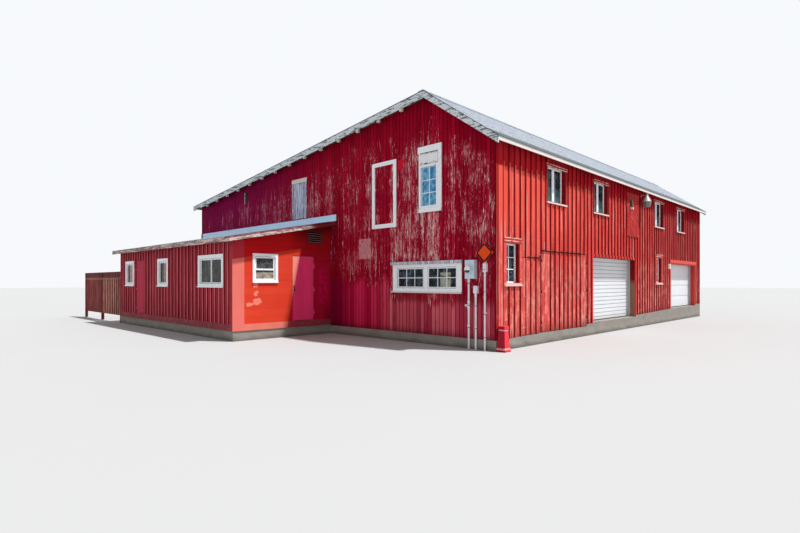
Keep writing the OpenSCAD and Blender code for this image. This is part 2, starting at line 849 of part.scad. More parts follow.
module sign_post() {
    half = sign_post_w / 2;
    corner_z = sign_z - sign_w / sqrt(2);
    color("gray") translate([half_w - sign_from_right, 0, 0]) {
        translate([0, half - sign_post_out, 0]) cylinder(r = half, h = corner_z);
        block([-sign_post_w, sign_post_w], [-sign_post_out, 0],
            [corner_z - sign_bracket_h, corner_z]);
        block([-half, half], [-sign_post_out, -half], [corner_z - half, sign_z + sign_w / 2]);
        block([-half, half], [half - sign_post_out, 0], [floor_z * 3, floor_z * 3 + sign_post_w]);
    }
}

module sign_panel() {
    color("orange") translate([half_w - sign_from_right, -sign_post_out, sign_z])
        rotate([90, 45, 0]) translate([-sign_w / 2, -sign_w / 2, 0])
            cube([sign_w, sign_w, sign_t]);
}

bollard_y = 90;
bollard_top = 0.72;
band_h = 45;

module corner_bollard() {
    color(red)
        translate([half_w + foundation_proud + bollard_w / 2, bollard_y, 0])
            union() {
                block([-bollard_w / 2, bollard_w / 2], [-bollard_w / 2, bollard_w / 2],
                    [0, band_h * 1.6]);
                translate([0, 0, band_h]) rotate([0, 0, 45])
                    cylinder(r1 = bollard_w * 0.64, r2 = bollard_w * bollard_top * 0.62,
                        h = bollard_h - 2 * band_h, $fn = 4);
                translate([0, 0, bollard_h - band_h * 1.4])
                    block([-bollard_w * 0.37, bollard_w * 0.37],
                        [-bollard_w * 0.37, bollard_w * 0.37], [0, band_h * 1.4]);
            }
}

lamp_z = 4990;
lamp_arm = 250;
lamp_r = 160;

module barn_lamp() {
    color("dimgray") on_right(lamp_y) {
        translate([0, 0, lamp_z]) rotate([90, 0, 0]) {
            cylinder(r = lamp_r * 0.35, h = lamp_r * 0.2);
            cylinder(r = lamp_r * 0.08, h = lamp_arm);
        }
        translate([0, -lamp_arm, lamp_z]) {
            translate([0, 0, -lamp_r * 0.15]) cylinder(r = lamp_r * 0.28, h = lamp_r * 0.45);
            translate([0, 0, -lamp_r * 1.55])
                cylinder(r1 = lamp_r, r2 = lamp_r * 0.26, h = lamp_r * 1.42);
            translate([0, 0, -lamp_r * 2.85])
                cylinder(r1 = lamp_r * 0.62, r2 = lamp_r * 0.92, h = lamp_r * 1.32);
        }
    }
}

// A box beside the second garage door's head, and an outlet on the patch
fitting_from_frame = 240;
fitting_w = 110;
fitting_h = 220;
fitting_d = 110;
fitting_z = 2250;
outlet_w = 120;
outlet_h = 270;
outlet_d = 60;
outlet_z = 4420;

module wall_boxes() {
    y = garage_2_y - 2 * lining_t - fitting_from_frame - fitting_w;
    color("white") on_right() {
        block([y, y + fitting_w], [-fitting_d, 0], [fitting_z, fitting_z + fitting_h]);
        translate([patch_y + (patch_w - outlet_w) * 0.285, -patch_t, outlet_z]) {
            block([0, outlet_w], [-outlet_d, 0], [0, outlet_h]);
            block([outlet_w * 0.2, outlet_w * 0.8], [-outlet_d * 1.5, 0], [-outlet_w / 2, through]);
        }
    }
}

// Lean-to: ring foundation and floor against the barn's own foundation
module lean_to_foundation() {
    t = lean_wall_t;
    color(concrete) difference() {
        block([-half_w, lean_x], [-lean_d, 0], [0, lean_sill]);
        block([-half_w + t, lean_x - t], [-lean_d + t, through], [-through, lean_sill + through]);
        block([-half_w - through, lean_x + through], [-foundation_proud, through],
            [-through, front_sill]);
    }
}

module lean_to_floor() {
    t = lean_wall_t;
    color(concrete)
        block([-half_w + t, lean_x - t], [-lean_d + t, 0],
            [lean_sill - floor_t, lean_sill]);
}

lean_front_top = lean_wall_top(-lean_d);

module lean_to_front_wall() {
    color(red) difference() {
        for (x = [[-half_w, front_door_x], [front_door_x + front_door_w, lean_x]])
            along([[-lean_d, lean_sill], [-lean_d + lean_wall_t, lean_sill],
                [-lean_d + lean_wall_t, lean_wall_top(-lean_d + lean_wall_t)],
                [-lean_d, lean_front_top]], x);
        on_lean_front() window_holes(lean_front_windows, lean_wall_t);
    }
}

// A stretch of the lean-to's end walls, under its sloping roof
module lean_end_stretch(a, b, low, x) {
    along([[a, low], [b, low], [b, lean_wall_top(b)], [a, lean_wall_top(a)]], x);
}

module lean_to_side_wall() {
    x = [lean_x - lean_wall_t, lean_x];
    color(red) difference() {
        union() {
            lean_end_stretch(-lean_d + lean_wall_t, side_door_y, lean_sill, x);
            lean_end_stretch(side_door_y + side_door_w, 0, lean_sill, x);
        }
        on_lean_side() window_holes(lean_side_windows, lean_wall_t);
    }
}

module lean_to_left_wall() {
    color(red) lean_end_stretch(-lean_d + lean_wall_t, 0, lean_sill,
        [-half_w, -half_w + lean_wall_t]);
}

module lean_to_wall_over_doors() {
    color(red) {
        along([[-lean_d, front_door_top], [-lean_d + lean_wall_t, front_door_top],
            [-lean_d + lean_wall_t, lean_wall_top(-lean_d + lean_wall_t)],
            [-lean_d, lean_front_top]], [front_door_x, front_door_x + front_door_w]);
        lean_end_stretch(side_door_y, side_door_y + side_door_w, side_door_top,
            [lean_x - lean_wall_t, lean_x]);
    }
}

lean_eave_y = -lean_d - lean_over_front;
lean_roof_x = [-half_w - lean_over_left, lean_x + lean_over_side];

module lean_to_roof() {
    y = lean_eave_y + board_t;
    color(metal) along([[y, lean_under(y)], [0, lean_under(0)], [0, lean_top(0)],
        [y, lean_top(y)]], [lean_roof_x[0] + board_t, lean_roof_x[1] - board_t]);
}

flashing_t = 12;
flashing_foot = 260;

module lean_to_flashing() {
    f = flashing_foot;
    color(metal) along([[-f, lean_top(-f) + seat], [0, lean_high_z + seat], [0, lean_high_z + flashing_h],
        [-flashing_t, lean_high_z + flashing_h], [-flashing_t, lean_top(-flashing_t) + flashing_t],
        [-f, lean_top(-f) + flashing_t]], [lean_roof_x[0] + board_t, lean_roof_x[1] - board_t]);
}

module lean_to_fascia() {
    h = lean_fascia_h;
    e = lean_eave_y;
    color("rosybrown") {
        along([[e, lean_top(e) - h], [e + board_t, lean_top(e) - h],
            [e + board_t, lean_top(e)], [e, lean_top(e)]], lean_roof_x);
        for (x = [lean_roof_x[0], lean_roof_x[1] - board_t])
            along([[e, lean_top(e) - h], [0, lean_top(0) - h], [0, lean_top(0)],
                [e, lean_top(e)]], [x, x + board_t]);
    }
}

module lean_to_trim_boards() {
    b = board_t;
    c = corner_board_w;
    low = lean_sill - skirt_h;
    high = lean_wall_top(-lean_d - b);
    color(dark_red) {
        block([-half_w, lean_x + b], [-lean_d - b, -lean_d], [low, lean_sill]);
        block([lean_x, lean_x + b], [-lean_d, -foundation_proud], [low, lean_sill]);
        block([lean_x - c / 2, lean_x + b], [-lean_d - b, -lean_d],
            [low, high]);
        block([lean_x, lean_x + b], [-lean_d, -lean_d + c], [low, high]);
    }
}

lean_edge = liner_t + sash_w;

module lean_to_window_frames() {
    color(white) {
        on_lean_front() for (w = lean_front_windows)
            window_frame(w, front_reveal, lean_edge, side_mullion);
        on_lean_side() for (w = lean_side_windows)
            window_frame(w, front_reveal, lean_edge, side_mullion);
    }
}

module lean_to_glass() {
    color("lightblue") {
        on_lean_front() for (w = lean_front_windows)
            glass_pane(w, front_reveal, lean_edge, side_mullion);
        on_lean_side() for (w = lean_side_windows)
            glass_pane(w, front_reveal, lean_edge, side_mullion);
    }
}

// Louvred vent: a frame on the boards with sloping slats between its sides
vent_from_gable = 390;
vent_w = 590;
vent_z = 2930;
vent_h = 400;
vent_out = 60;
vent_edge = 30;
slats = 5;
slat_t = 8;

module lean_to_vent() {
    pitch = (vent_h - 2 * vent_edge) / slats;
    color("saddlebrown") on_lean_side(-vent_from_gable - vent_w) {
        difference() {
            block([0, vent_w], [-vent_out, 0], [vent_z, vent_z + vent_h]);
            block([vent_edge, vent_w - vent_edge], [-vent_out - through, -through],
                [vent_z + vent_edge, vent_z + vent_h - vent_edge]);
        }
        for (i = [0:slats - 1])
            translate([0, 0, vent_z + vent_edge + slat_t + i * pitch])
                along([[-vent_out + slat_t, 0], [-vent_out + slat_t, slat_t],
                    [-slat_t / 4, pitch / 2 + slat_t], [-slat_t / 4, pitch / 2]],
                    [vent_edge / 2, vent_w - vent_edge / 2]);
    }
}

// Screen fence in line with the lean-to's front wall
fence_low = 300;
fence_top_board = 250;
fence_rail = 90;
fence_t = 22;
fence_bays = 2;
function fence_post_x(i) = -half_w - fence_post_w - i * (fence_bay + fence_post_w);

module fence_posts() {
    color("rosybrown") for (i = [0:fence_bays])
        translate([fence_post_x(i), -lean_d, 0]) cube([fence_post_w, fence_post_w, fence_h]);
}

// Rails and top board of one bay, with boards of a given width and gap in front
module fence_panel(bay, width, gap) {
    x0 = fence_post_x(bay + 1) + fence_post_w;
    count = floor((fence_bay + gap) / (width + gap));
    spare = (fence_bay - count * (width + gap) + gap) / 2;
    translate([x0, -lean_d + fence_post_w / 2, 0]) {
        block([0, fence_bay], [-fence_t, 0], [fence_h - fence_top_board, fence_h]);
        for (z = [fence_low, fence_h - fence_top_board - fence_rail / 2])
            block([0, fence_bay], [0, fence_t], [z, z + fence_rail]);
        for (i = [0:count - 1])
            block([spare + i * (width + gap), spare + i * (width + gap) + width],
                [-fence_t, 0], [fence_low, fence_h - fence_top_board]);
    }
}

board_w = 150;
board_gap = 8;

module fence_board_panel() { color("rosybrown") fence_panel(1, board_w, board_gap); }

module fence_picket_panel() { color("indianred") fence_panel(0, picket_w, picket_gap); }

barn_foundation();
ground_floor();
loft_posts();
loft_beams();
loft_floor();
front_gable_wall();
rear_gable_wall();
left_wall();
right_wall_piers();
right_wall_over_doors();
roof_deck_left();
roof_deck_right();
roof_metal();
ridge_cap();
barge_boards();
eave_fascias();
purlin_ends();
front_window_frames();
right_window_frames();
left_window_frames();
rear_window_frames();
barn_window_glass();
blank_frame();
loft_door();
plywood_patch();
garage_frames();
garage_door_1();
garage_door_2();
walk_door();
barn_door_left();
barn_door_right();
hinge_pins();
meter_box();
conduits();
sign_post();
sign_panel();
corner_bollard();
barn_lamp();
wall_boxes();
lean_to_foundation();
lean_to_floor();
lean_to_front_wall();
lean_to_side_wall();
lean_to_left_wall();
lean_to_wall_over_doors();
lean_to_roof();
lean_to_flashing();
lean_to_fascia();
lean_to_trim_boards();
lean_to_front_door();
lean_to_side_door();
lean_to_window_frames();
lean_to_glass();
lean_to_vent();
fence_posts();
fence_board_panel();
fence_picket_panel();
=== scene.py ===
import math
import random

import bmesh
import bpy
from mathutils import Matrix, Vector


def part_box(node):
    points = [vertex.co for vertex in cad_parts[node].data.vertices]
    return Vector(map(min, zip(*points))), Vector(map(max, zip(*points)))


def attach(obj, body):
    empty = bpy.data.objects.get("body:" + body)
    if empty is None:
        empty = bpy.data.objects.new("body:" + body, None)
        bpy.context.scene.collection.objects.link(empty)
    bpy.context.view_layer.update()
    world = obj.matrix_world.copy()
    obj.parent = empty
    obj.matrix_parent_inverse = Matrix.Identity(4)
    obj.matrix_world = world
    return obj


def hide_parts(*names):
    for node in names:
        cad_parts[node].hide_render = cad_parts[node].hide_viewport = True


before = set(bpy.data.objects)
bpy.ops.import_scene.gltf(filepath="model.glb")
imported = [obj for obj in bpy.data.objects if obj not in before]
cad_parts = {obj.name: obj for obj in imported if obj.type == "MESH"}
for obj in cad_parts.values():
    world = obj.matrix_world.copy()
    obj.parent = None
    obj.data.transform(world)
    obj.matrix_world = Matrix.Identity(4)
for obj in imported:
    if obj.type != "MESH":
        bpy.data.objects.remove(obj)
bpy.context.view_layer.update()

# The view: somebody stands off the barn's front corner on the garage side and holds a wide lens level.
# Its height and turn come from the lines of the siding, eaves and foundation.
lens = bpy.data.cameras.new("lens")
lens.sensor_width = 36.0
lens.lens = 22.85
lens.shift_y = 0.0192
lens.clip_end = 400.0
viewer = bpy.data.objects.new("viewer", lens)
viewer.location = (15.00, -10.51, 1.70)
viewer.rotation_euler = (math.radians(90), 0, math.radians(44.25))
bpy.context.scene.collection.objects.link(viewer)
bpy.context.scene.camera = viewer
bpy.context.scene.view_settings.view_transform = "Standard"


# The room: soft white light from all round, one broad lamp high on the garage side, a plain pale floor.
# The backdrop is white for the lens, for gloss and through glass, and lights the barn less than that.
class Value:
    """One output of a node. A sum, product or comparison of values adds a Math node."""

    def __init__(self, nodes, link):
        self.nodes = nodes
        self.link = link

    def __add__(self, other):
        return self.nodes.maths("ADD", self, other)

    def __sub__(self, other):
        return self.nodes.maths("SUBTRACT", self, other)

    def __rsub__(self, other):
        return self.nodes.maths("SUBTRACT", other, self)

    def __mul__(self, other):
        return self.nodes.maths("MULTIPLY", self, other)

    def __truediv__(self, other):
        return self.nodes.maths("DIVIDE", self, other)

    def __gt__(self, other):
        return self.nodes.maths("GREATER_THAN", self, other)

    def __lt__(self, other):
        return self.nodes.maths("LESS_THAN", self, other)

    def __abs__(self):
        return self.nodes.maths("ABSOLUTE", self)

    __radd__ = __add__
    __rmul__ = __mul__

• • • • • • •

GOAL -> Each line from the one holding "barn_foundation();" to the one holding "cad_parts[node].hide_render = cad_parts[node].hide_viewport", those two included, is to be transcribed exactly, and no other line.

THE OUTPUT ->
barn_foundation();
ground_floor();
loft_posts();
loft_beams();
loft_floor();
front_gable_wall();
rear_gable_wall();
left_wall();
right_wall_piers();
right_wall_over_doors();
roof_deck_left();
roof_deck_right();
roof_metal();
ridge_cap();
barge_boards();
eave_fascias();
purlin_ends();
front_window_frames();
right_window_frames();
left_window_frames();
rear_window_frames();
barn_window_glass();
blank_frame();
loft_door();
plywood_patch();
garage_frames();
garage_door_1();
garage_door_2();
walk_door();
barn_door_left();
barn_door_right();
hinge_pins();
meter_box();
conduits();
sign_post();
sign_panel();
corner_bollard();
barn_lamp();
wall_boxes();
lean_to_foundation();
lean_to_floor();
lean_to_front_wall();
lean_to_side_wall();
lean_to_left_wall();
lean_to_wall_over_doors();
lean_to_roof();
lean_to_flashing();
lean_to_fascia();
lean_to_trim_boards();
lean_to_front_door();
lean_to_side_door();
lean_to_window_frames();
lean_to_glass();
lean_to_vent();
fence_posts();
fence_board_panel();
fence_picket_panel();
=== scene.py ===
import math
import random

import bmesh
import bpy
from mathutils import Matrix, Vector


def part_box(node):
    points = [vertex.co for vertex in cad_parts[node].data.vertices]
    return Vector(map(min, zip(*points))), Vector(map(max, zip(*points)))


def attach(obj, body):
    empty = bpy.data.objects.get("body:" + body)
    if empty is None:
        empty = bpy.data.objects.new("body:" + body, None)
        bpy.context.scene.collection.objects.link(empty)
    bpy.context.view_layer.update()
    world = obj.matrix_world.copy()
    obj.parent = empty
    obj.matrix_parent_inverse = Matrix.Identity(4)
    obj.matrix_world = world
    return obj


def hide_parts(*names):
    for node in names:
        cad_parts[node].hide_render = cad_parts[node].hide_viewport = True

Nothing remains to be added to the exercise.